• [EXERCISE PROMPT]
Everything in the listing should be restated word for word.

• [COLLECTED DATA]
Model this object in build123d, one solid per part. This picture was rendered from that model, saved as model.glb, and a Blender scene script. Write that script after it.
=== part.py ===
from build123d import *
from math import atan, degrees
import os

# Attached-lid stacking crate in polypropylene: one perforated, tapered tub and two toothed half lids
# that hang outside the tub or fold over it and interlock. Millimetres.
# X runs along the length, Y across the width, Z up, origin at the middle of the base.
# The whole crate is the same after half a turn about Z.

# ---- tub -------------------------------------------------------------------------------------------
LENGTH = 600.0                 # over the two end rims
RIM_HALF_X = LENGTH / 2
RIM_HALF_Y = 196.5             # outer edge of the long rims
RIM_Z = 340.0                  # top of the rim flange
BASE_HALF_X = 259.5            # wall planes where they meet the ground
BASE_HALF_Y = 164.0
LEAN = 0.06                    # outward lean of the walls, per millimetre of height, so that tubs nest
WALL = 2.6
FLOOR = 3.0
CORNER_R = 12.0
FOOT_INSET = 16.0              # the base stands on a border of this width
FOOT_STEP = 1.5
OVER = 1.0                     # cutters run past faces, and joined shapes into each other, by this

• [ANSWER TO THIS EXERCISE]
Model this object in build123d, one solid per part. This picture was rendered from that model, saved as model.glb, and a Blender scene script. Write that script after it.
=== part.py ===
from build123d import *
from math import atan, degrees
import os

# Attached-lid stacking crate in polypropylene: one perforated, tapered tub and two toothed half lids
# that hang outside the tub or fold over it and interlock. Millimetres.
# X runs along the length, Y across the width, Z up, origin at the middle of the base.
# The whole crate is the same after half a turn about Z.

# ---- tub -------------------------------------------------------------------------------------------
LENGTH = 600.0                 # over the two end rims
RIM_HALF_X = LENGTH / 2
RIM_HALF_Y = 196.5             # outer edge of the long rims
RIM_Z = 340.0                  # top of the rim flange
BASE_HALF_X = 259.5            # wall planes where they meet the ground
BASE_HALF_Y = 164.0
LEAN = 0.06                    # outward lean of the walls, per millimetre of height, so that tubs nest
WALL = 2.6
FLOOR = 3.0
CORNER_R = 12.0
FOOT_INSET = 16.0              # the base stands on a border of this width
FOOT_STEP = 1.5
OVER = 1.0                     # cutters run past faces, and joined shapes into each other, by this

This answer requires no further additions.